テイエムオペラーが眠る、雄大な種牡馬施設
北海道新冠町――日高地方の海と山に囲まれたこの地は、古くから「サラブレッドのふるさと」として名を馳せてきました。その穏やかな自然の中に佇むのが、白馬牧場です。ここは、種牡馬たちがゆったりと暮らし、訪れる人々に感動とやすらぎを与える特別な牧場。競走馬や引退馬を愛する人にとって、まさに“心の聖地”といえる場所です。
白馬牧場は、種牡馬が繋養されている専用の牧場として知られています。現役を退いた名馬が、新しい命をつなぐためにここで暮らしています。種牡馬たちは、競走馬時代に数々のレースで輝かしい成績を残し、今は次世代にその才能を伝える大切な役割を担っています。
現在、牧場には9箇所の専用の放牧地があり、9頭+1頭の種牡馬が放牧されているとのこと。それぞれが穏やかな表情で草を食み、時には力強く駆け出す姿を見せてくれます。その姿からは、競走馬としての誇りと、いまをのびやかに生きる自由さが同時に感じられるでしょう。
白馬牧場の敷地内には、名馬を語るうえで欠かせない存在――JRA顕彰馬「テイエムオペラオー」のお墓があります。

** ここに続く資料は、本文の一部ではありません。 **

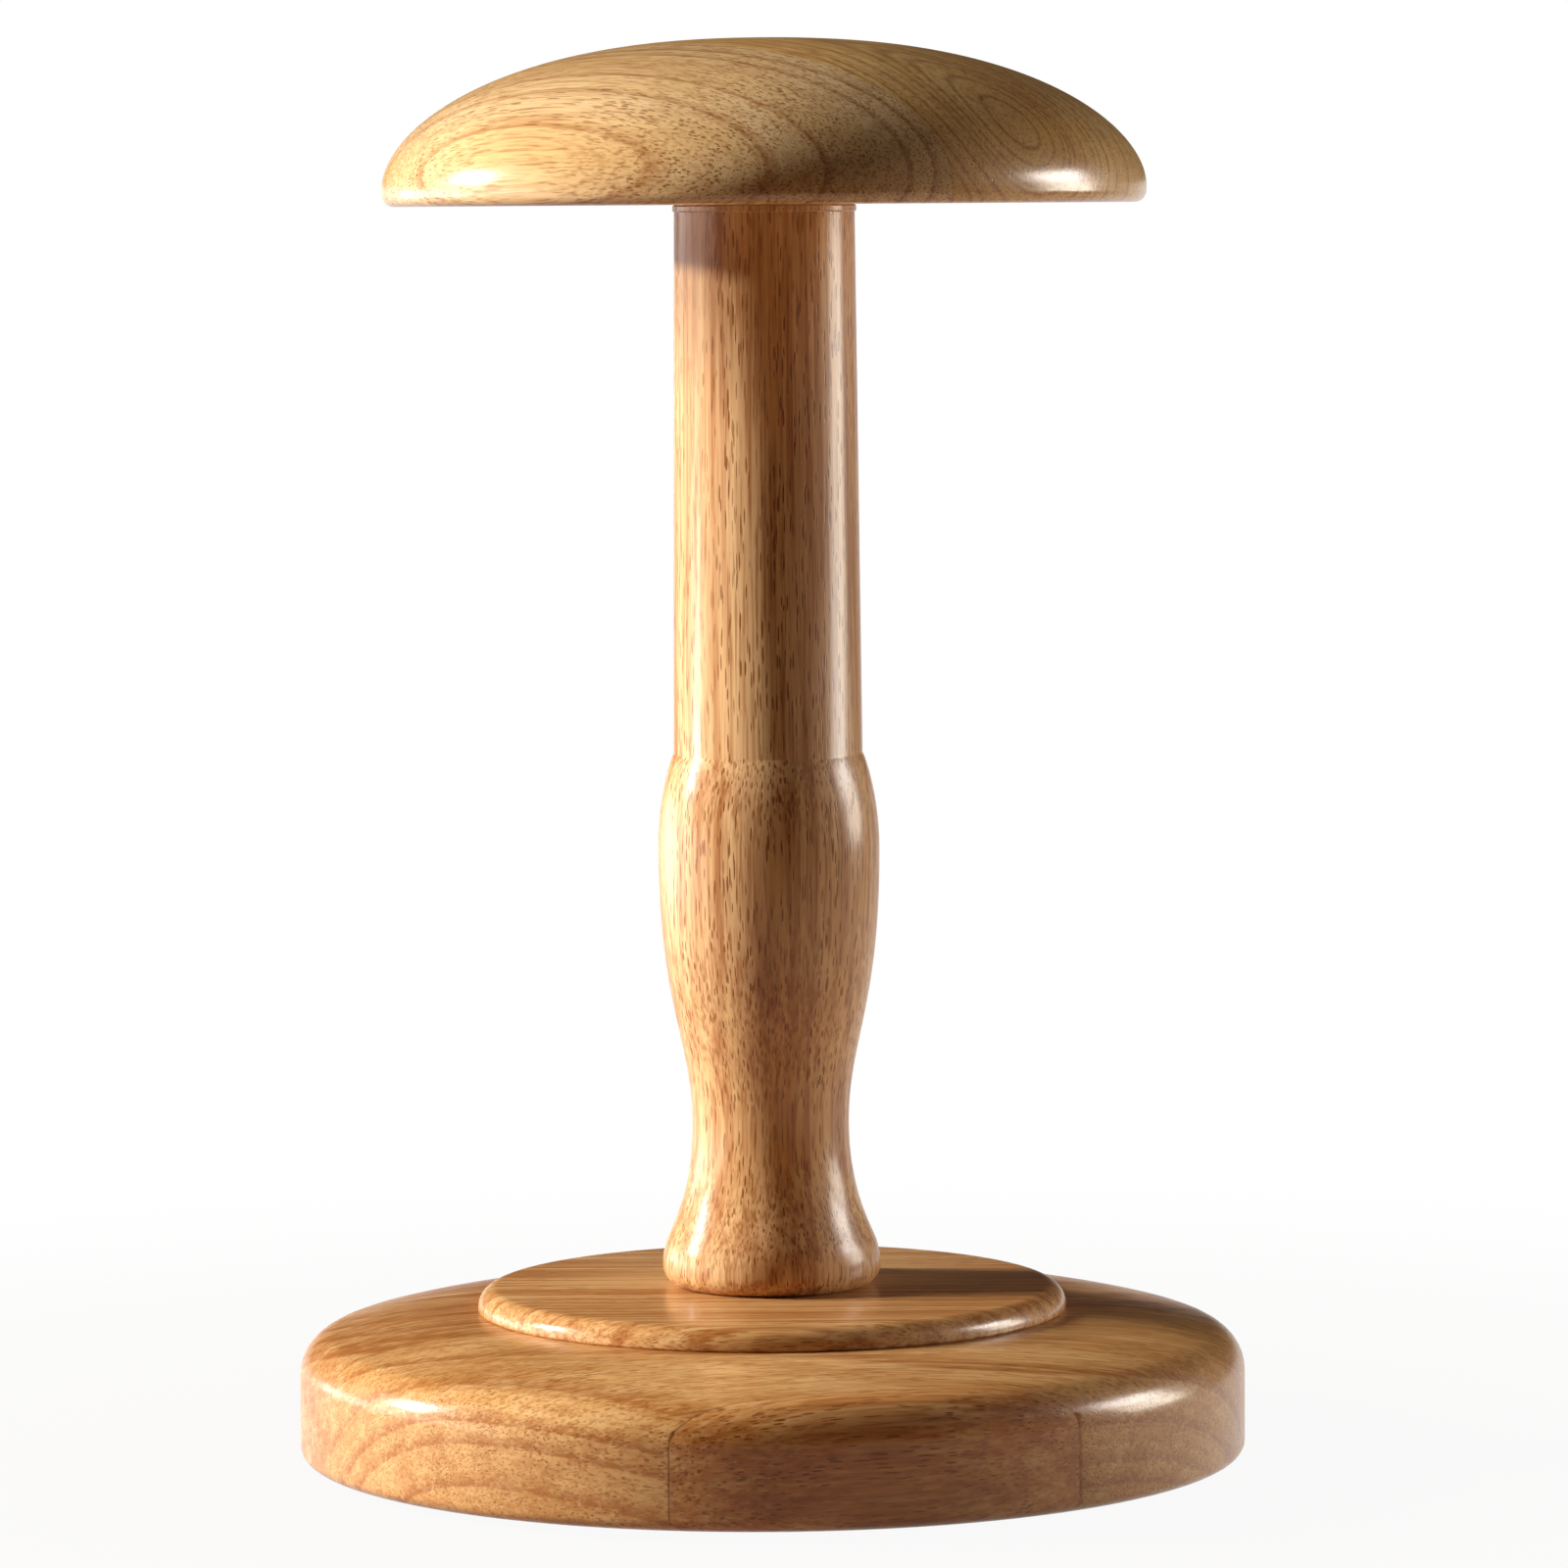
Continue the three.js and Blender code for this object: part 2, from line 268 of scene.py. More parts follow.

テイエムオペラオーは、GⅠ7勝という前人未到の偉業を達成し、競馬史に名を刻んだ名馬です。しかし、2018年5月17日の放牧中に心臓まひで倒れ、同日に死亡。22歳没。当年も5頭の繁殖牝馬に種付け予定で、そのうち2頭への種付けを終えた矢先の出来事であったと伝えられています。

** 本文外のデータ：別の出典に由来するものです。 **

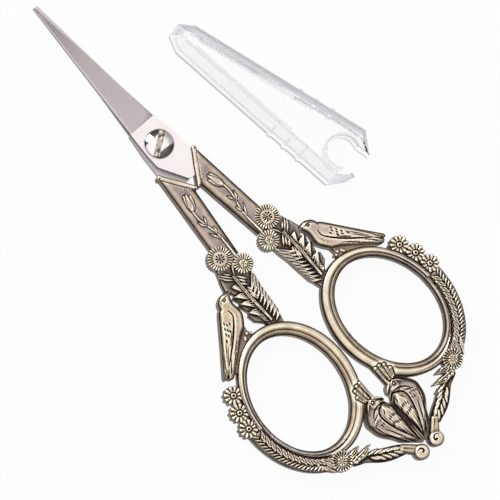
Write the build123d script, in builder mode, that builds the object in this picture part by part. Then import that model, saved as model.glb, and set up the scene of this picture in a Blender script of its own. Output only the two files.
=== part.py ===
from build123d import *

import math
import os

# Embroidery scissors with bird and flower handles, lying closed, and their clear blade cover beside
# them. Millimetres. The origin is on the pivot axis, on the plane where the two blades meet. The
# blades point along +Y, the right handle lies on +X and +Z is up. Both halves are one casting: the
# left half is the right half turned over about the Y axis, with the same relief on both faces.

# Blades
blade_reach = 39.5  # from the pivot axis to the tips
blade_thickness = 1.5
blade_clearance = 0.02  # from the meeting plane to each blade
shoulder_reach = 5.45  # from the pivot axis to the shoulder where the grinding starts
shoulder_overlap = 0.5  # that the ground blade runs on inside the cheek
shoulder_spine = 3.25  # from the Y axis to the spine at the shoulder
shoulder_edge = 3.55  # from the Y axis to the cutting edge at the shoulder
land_width = 0.55  # of the flat along the spine that the grinding leaves
edge_thickness = 0.25
tip_offset = 0.4  # of each tip from the Y axis
tip_width = 0.5
tip_thickness = 0.9
tip_land_share = 0.33  # of the tip's width
cheek_spine = 3.6  # from the Y axis to the spine beside the pivot
cheek_edge = 4.3  # from the Y axis to the other side beside the pivot
cheek_drop = 3.6  # from the pivot axis down to where the spine turns in
cheek_heel = 9.9  # from the pivot axis down to the heel on the Y axis
cheek_rounding = 2.0
heel_share = 0.7  # of the collar's length, from its outer end to the heel
tang_length = 9.0
tang_width = 2.4
tang_thickness = 1.0

# Pivot screw
screw_radius = 1.5
screw_running_clearance = 0.05
head_radius = 3.25
head_rim = 0.35
head_height = 1.25
dome_top_share = 0.45
slot_width = 1.2
slot_depth = 0.6
slot_turn = 35

# Handles
handle_thickness = 4.4
face_drop = 0.3  # of the plain faces below the highest relief
web_face = 1.2  # from the middle plane to the face of the thin webs
halves_gap = 0.3  # between the two crested birds when closed

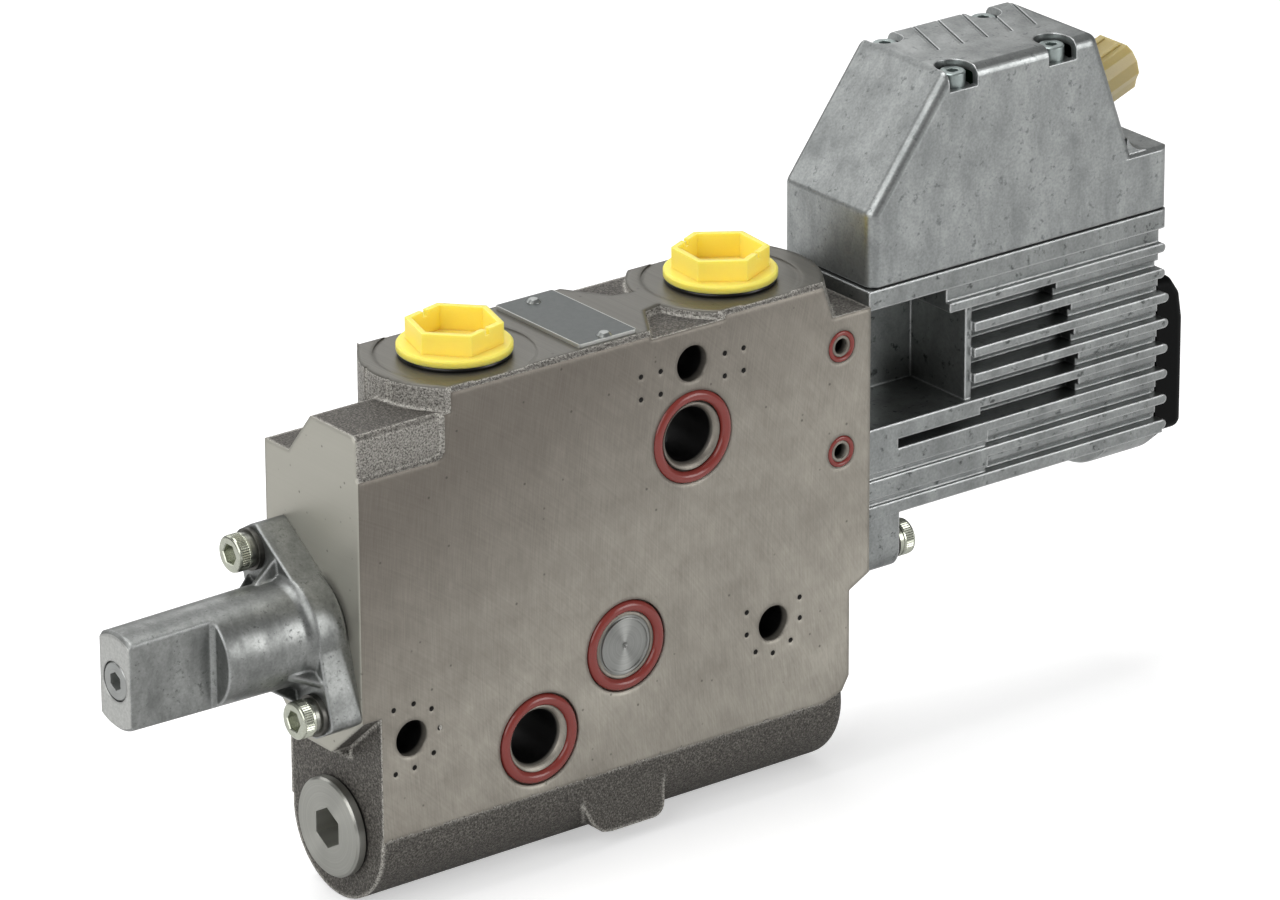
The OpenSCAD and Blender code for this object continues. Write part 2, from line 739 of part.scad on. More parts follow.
// Two-bolt flange: a round middle and two cornered ears
module cap_flange() {
    translate([cap_flange_x, cy, spool_h]) rotate([90, 0, 90]) linear_extrude(cap_flange_t) hull() {
        circle(flange_r);
        for (s = [-1, 1]) {
            translate(s * [screw_dy + 4.4, screw_dz + 1.3]) circle(flange_corner_r, $fn = hull_fn);
            translate(s * [screw_dy - 1, screw_dz + 4.6]) circle(flange_corner_r, $fn = hull_fn);
        }
    }
}

// Webs on both sides of each screw, from the barrel to the flange
module cap_webs() {
    t = 2;
    root = cap_r - 1;
    slope = (web_r - root) / web_len;
    for (turn = [0, 180], side = [-23, 23])
        translate([0, cy, spool_h]) rotate([turn + side + atan2(screw_dz, screw_dy), 0, 0])
            translate([0, 0, -t / 2]) linear_extrude(t)
                polygon([[cap_flange_x - web_len, root], [cap_flange_x + 1, web_r + slope],
                    [cap_flange_x + 1, root]]);
}

// Flats milled on both sides of the barrel
module cap_flats() {
    end = cap_tip + flat_len;
    for (s = [0, 1]) translate([0, s * 2 * cy, 0]) mirror([0, s, 0])
        translate([0, 0, spool_h - 20]) linear_extrude(40)
            polygon([[cap_tip - 1, cy - flat_w / 2], [end, cy - flat_w / 2], [end + 0.9, cy - flat_w / 2 - 1],
                [end + 0.9, cy - 20], [cap_tip - 1, cy - 20]]);
}

module end_cap() {
    tip_c = 1;
    root_r = cap_r + cap_draft;
    color([0.72, 0.72, 0.7]) difference() {
        union() {
            turned([[0, cap_tip], [cap_r - tip_c, cap_tip], [cap_r, cap_tip + tip_c], [root_r, cap_flange_x - 2.5],
                [root_r + 0.5, cap_flange_x - 1], [root_r + 1.6, cap_flange_x + 0.3], [root_r + 1.6, x_l - 1],
                [0, x_l - 1]], cy, spool_h);
            cap_flange();
            cap_webs();
        }
        cap_flats();
        bar_x(cap_bore_r, cap_seat_x, x_l + 1, cy, spool_h);
        bar_x(2, cap_tip, x_l, cy, spool_h);
        bar_x(5.4, cap_tip - 1, cap_tip + 8, cy, spool_h);
        for (p = cap_screw_at) bar_x(m6_free_r, cap_flange_x - 1, x_l + 1, p[0], p[1]);
        difference() {
            bar_x(cap_bore_r + 3, x_l - 1.5, x_l + 1, cy, spool_h);
            bar_x(cap_bore_r + 0.8, x_l - 3, x_l + 1, cy, spool_h);
        }
    }
}

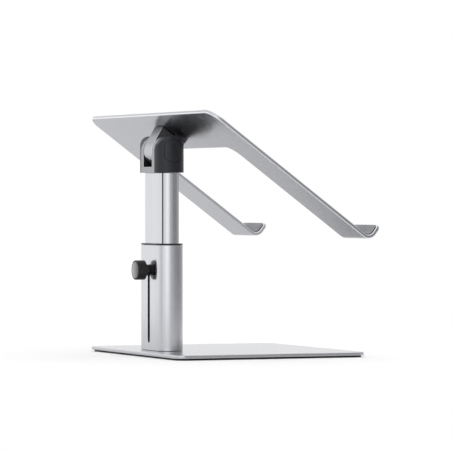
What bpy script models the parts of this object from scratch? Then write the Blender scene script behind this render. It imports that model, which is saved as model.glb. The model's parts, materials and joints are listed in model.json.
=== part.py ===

その知らせは多くのファンに衝撃を与えましたが、いまもお墓の前には花やメッセージが絶えません。牧場を訪れる人は、オペラオーが残した功績と、彼が愛された証を感じながら、静かに手を合わせています。
白馬牧場の魅力は、ただ名馬に会えることだけではありません。ここでは、馬たちが心穏やかに過ごせるよう、広大な放牧地ときめ細やかなケアが用意されています。

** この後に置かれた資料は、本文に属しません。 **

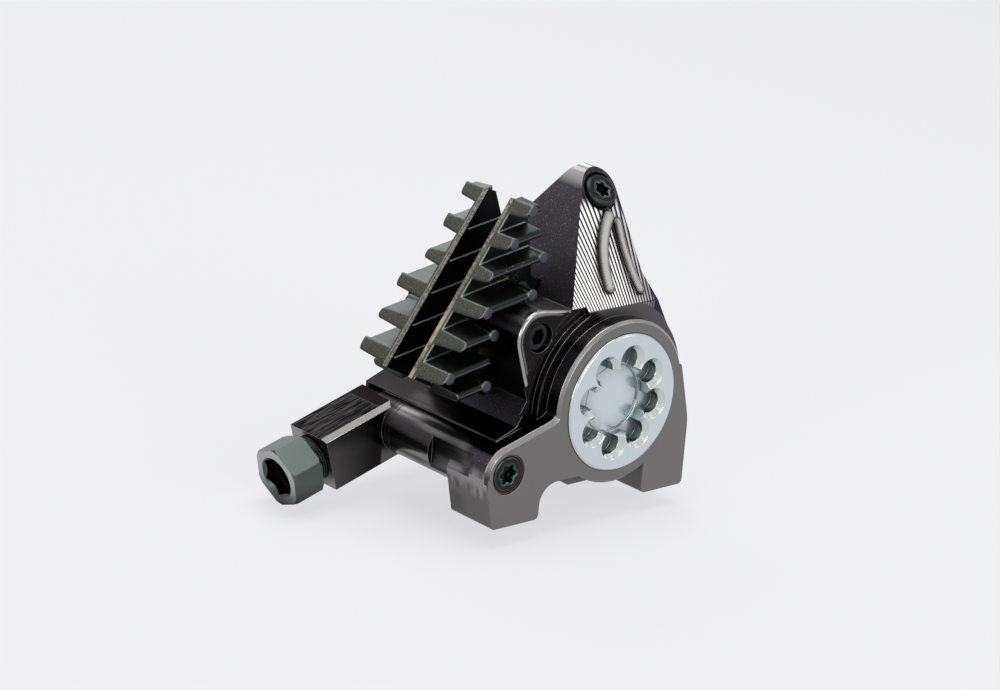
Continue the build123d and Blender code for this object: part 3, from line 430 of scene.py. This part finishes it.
# Screws, axle, clip and spring: the screws are blackened steel with a painted highlight along their
# edges and painted shade in their sockets, the axle is duller with painted shade in its socket, and
# the clip and the leaf spring between the pads are bright spring steel.
socket_depth = 0.0022
black = Look("steel blackened", "#4b5655", 1.0, 0.3, 0.0009)
black.worn(1.11, 0.1, 0.18)
# Painted shade in the sockets, painted highlight along the edges.
socket_occlusion = add(black.tree, "AmbientOcclusion", {"Distance": socket_depth}, "AO", samples=8)
head_with_highlight = black.layers("#262b2c", (black.all(black.edges(4.0), 0.5), "#7f9490"))
black.put("Base Color", black.layers("#050606", (black.above(socket_occlusion, 0.5, 0.35), head_with_highlight)))
black.dress("bleed_screw", "passage_plug")
pin = Look("steel blackened dull", "#222425", 1.0, 0.25, 0.0002)
# Painted shade in the axle's socket.
pin_occlusion = add(pin.tree, "AmbientOcclusion", {"Distance": socket_depth}, "AO", samples=8)
pin.put("Base Color", pin.layers("#0b0b0c", (pin.above(pin_occlusion, 0.3, 0.4), "#2b2d2e")))
pin.worn(1.11, 0.14, 0.24)
pin.dress("pad_axle")
steel = Look("steel spring bright", "#8f8e8a")
steel.worn(1.11, 0.22, 0.36)
steel.dress("pad_spring", "pad_axle_clip")

# Hose nut and olive: a hexagonal nut of grey-green anodised aluminium, paler on its mouth and
# painted dark inside as shade, screwed into the arm's end on to a brass compression ring.
nut = Look("aluminium anodised grey green", "#616966", 1.0, 0.34, 0.0002)
mouth = nut.above(nut.faces(arm_out), 0.9, 0.05)
# Painted shade darkens the nut inside.
nut_occlusion = add(nut.tree, "AmbientOcclusion", {"Distance": 0.006}, "AO", samples=6)
outside = nut.layers("#545b58", (mouth, "#a3a7a6"))
nut.put("Base Color", nut.layers("#121414", (nut.above(nut_occlusion, 0.62, 0.3), outside)))
nut.worn(1.67, 0.28, 0.42)
nut.dress("hose_nut")
brass = Look("brass plain", "#b89a58")
brass.worn(1.67, 0.25, 0.4)
brass.dress("hose_olive")

# Thread on the nut's neck: its first turns show between the arm and the hexagon. They are cut in the
# nut's own aluminium. One ring is made from a torus, square to the arm's slope, and then copied.


def ring(radius, thickness, segments, place, turn, look):
    """A thin ring: radius to its middle, thickness as the radius of its section."""
    bpy.ops.mesh.primitive_torus_add(major_segments=segments[0], minor_segments=segments[1],
                                     major_radius=radius, minor_radius=thickness,
                                     location=place, rotation=turn)
    piece = bpy.context.object
    bpy.ops.object.transform_apply(location=True, rotation=True, scale=True)
    bpy.ops.object.shade_smooth()
    piece.data.materials.append(look.material)
    return piece


def repeat(first, name, numbers, step, carrier):
    """Numbers a piece and its copies, each copy with its own mesh and one step further on."""
    for k, number in enumerate(numbers):
        piece = first
        if k:
            piece = bpy.data.objects.new(name, first.data.copy())
            piece.data.transform(Matrix.Translation(step * k))
            bpy.context.collection.objects.link(piece)
        piece.name = name + "_" + str(number)
        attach(piece, carrier)


plug = middle("passage_plug")
lug = Vector((plug.x, middle("hose_nut").y, plug.z))
neck_radius, thread_depth = 0.0038, 0.00022
thread_start, thread_pitch = 0.0162, 0.00046
square_to_arm = Vector((0, 0, 1)).rotation_difference(arm_out).to_euler()
turn_of_thread = ring(neck_radius, thread_depth, (72, 10), lug + arm_out * thread_start,
                      square_to_arm, nut)
repeat(turn_of_thread, "hose_nut_thread", range(1, 5), arm_out * thread_pitch,
       "housing")

# Seams where the arm's milling met the round tube: two fine dark lines cut round the tube's side,
# made as thin tori that lie half in the metal.
round_y = (math.pi / 2, 0, 0)
tube_radius, seam_half, seam_y, seam_step = 0.0048, 0.00005, 0.0204, 0.0009
seam = Look("shadow line in aluminium", "#0d0c0d", 0.4)
seam.worn(1.11, 0.3, 0.5)
seam_ring = ring(tube_radius, seam_half, (96, 8), (lug.x, seam_y, lug.z), round_y, seam)
repeat(seam_ring, "tube_seam", range(1, 3), Vector((0, seam_step, 0)), "housing")

# Ridges on the far plate's inner face: fine raised lines that run with the air flow, left by the die
# that forms the plate. One thin bar with rounded edges is turned to the fins' direction and copied.
flow_tilt = math.radians(9.9)
flow = Vector((math.cos(flow_tilt), 0, math.sin(flow_tilt)))
pad_up = Vector((pad_out.z, 0, -pad_out.x))
ridge_reach, ridge_top, ridge_step, ridge_inset = 0.0318, 0.01132, 0.00618, 0.0041
ridge_size, ridge_round, ridge_out = (0.0078, 0.00024, 0.0003), 0.00006, 0.00008
plate_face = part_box("pad_backplate_far")[0][1]
plate_middle = Vector((bore_axis.x, plate_face - ridge_out, bore_axis.z))
end = plate_middle + pad_up * ridge_top + pad_out * ridge_reach
bpy.ops.mesh.primitive_cube_add(size=1, location=end + flow * ridge_inset,
                                rotation=(0, -flow_tilt, 0), scale=ridge_size)
ridge = bpy.context.object
bpy.ops.object.transform_apply(location=True, rotation=True, scale=True)
soft = ridge.modifiers.new("soft", "BEVEL")
soft.width = ridge_round
soft.segments = 2
bpy.ops.object.modifier_apply(modifier="soft")
ridge.data.materials.append(fins.material)
repeat(ridge, "plate_ridge", range(2, 7), -pad_up * ridge_step, "far_pad")

# Ring at the foot of the cap's pocket: the bright burr of aluminium that the pocket's cutter left,
# a thin torus that lies half in the cap.
pocket_radius, pocket_depth, burr_half = 0.00602, 0.0027, 0.00008
pocket_foot = (bore_axis.x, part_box("bore_cap")[0][1] + pocket_depth, bore_axis.z)
burr = ring(pocket_radius, burr_half, (96, 8), pocket_foot, round_y, cap)
burr.name = "cap_pocket_ring"
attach(burr, "housing")

# Studio: a floor of pale card that keeps a faint shadow, and a pale world that the camera and the
# metal see but that lights the part only dimly. Soft boxes stand in front, above, at the left and
# behind.


def seen(tree):
    """1 for what the camera sees, straight or by way of metal or glass."""
    rays = add(tree, "LightPath", {}).node.outputs
    shown = rays["Is Camera Ray"]
    for kind in ("Is Glossy Ray", "Is Transmission Ray"):
        shown = add(tree, "Math", {0: shown, 1: rays[kind]}, operation="MAXIMUM")
    return shown


floor_gap = 0.0005
card_glow = 0.75
bpy.ops.mesh.primitive_plane_add(size=2.4, location=(0, 0, cad_box[0][2] - floor_gap))
floor = bpy.context.object
floor.name = "studio_floor"
pale = Look("card pale grey", "#efeff1", 0.0, 0.9)
pale.put("Specular IOR Level", 0.0)
glow = add(pale.tree, "Emission", {"Color": "#efeff1"})
share = pale.all(seen(pale.tree), card_glow)
card = add(pale.tree, "MixShader", {0: share, 1: pale.shader.outputs[0], 2: glow})
join(pale.tree.nodes["Material Output"].inputs["Surface"], card)
floor.data.materials.append(pale.material)
world = bpy.data.worlds.new("studio")
bpy.context.scene.world = world
world.use_nodes = True
sky_tree = world.node_tree
bright = sky_tree.nodes["Background"]
join(bright.inputs["Color"], "#efeff1")
dim = add(sky_tree, "Background", {"Color": "#b9bcc2", "Strength": 0.28})
sky = add(sky_tree, "MixShader", {0: seen(sky_tree), 1: dim, 2: bright.outputs[0]})
join(sky_tree.nodes["World Output"].inputs["Surface"], sky)
lit_point = Vector((0, 0.01, 0.025))
for name, place, size, power in (
    ("key_softbox", (-0.1, -0.8, 0.3), 0.5, 3.0),
    ("top_softbox", (0.0, 0.05, 0.85), 0.6, 4.5),
    ("slope_softbox", (0.55, -0.5, 0.5), 0.35, 0.72),
    ("left_softbox", (-0.85, -0.25, 0.25), 0.35, 2.2),
    ("rear_softbox", (0.15, 0.8, 0.7), 0.4, 1.2),
    ("rear_right_softbox", (0.5, 0.7, 0.4), 0.3, 0.8),
    ("rear_left_softbox", (-0.35, 0.7, 0.6), 0.3, 0.7),
):
    bpy.ops.object.light_add(type="AREA", location=place)
    lamp = bpy.context.object
    lamp.name = name
    lamp.data.size = size
    lamp.data.energy = power
    lamp.rotation_euler = (lit_point - Vector(place)).to_track_quat("-Z", "Y").to_euler()

# Camera: solved from the photograph's mounting feet, cap circles and parallel edges. It looks from
# the front left and a little above.
bpy.ops.object.camera_add(location=(-0.3341, -0.3433, 0.1821))
camera = bpy.context.object
camera.name = "photo_camera"
view_right, view_up = (0.751, -0.656, 0.076), (0.150, 0.282, 0.948)
view_back = (-0.643, -0.701, 0.310)
camera.rotation_euler = Matrix((view_right, view_up, view_back)).transposed().to_euler()
camera.data.lens = 108.14
camera.data.sensor_width = 36.0
camera.data.clip_start = 0.01
bpy.context.scene.camera = camera
bpy.context.scene.view_settings.view_transform = "Standard"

日高山脈を望み、爽やかな風が吹き抜ける放牧地で馬たちが草を食む光景は、訪れる人の心に深い癒しを与えます。競走馬や引退馬を応援するファンはもちろん、初めて牧場を訪れる人にとっても、この空間は特別な意味を持つでしょう。
白馬牧場は、名馬の歴史と命の営みを肌で感じられる数少ない場所です。競馬場で応援してきた馬が、種牡馬として第二の人生を穏やかに送っている姿を見られるのは、ファンにとってかけがえのない時間。
オペラオーのように、歴史に名を残した名馬がここに眠り、その仲間たちが次世代の命をつないでいく――その循環の中に立ち会えることは、競馬の奥深さと、馬と人との絆をあらためて教えてくれます。
競走馬や引退馬を応援している人にとって、この白馬牧場は単なる観光地ではなく、種牡馬の活躍を間近に感じ、ロケーションに癒される“やすらぎの場所”。新冠の美しい自然に包まれながら、名馬たちの息づかいを感じることができます。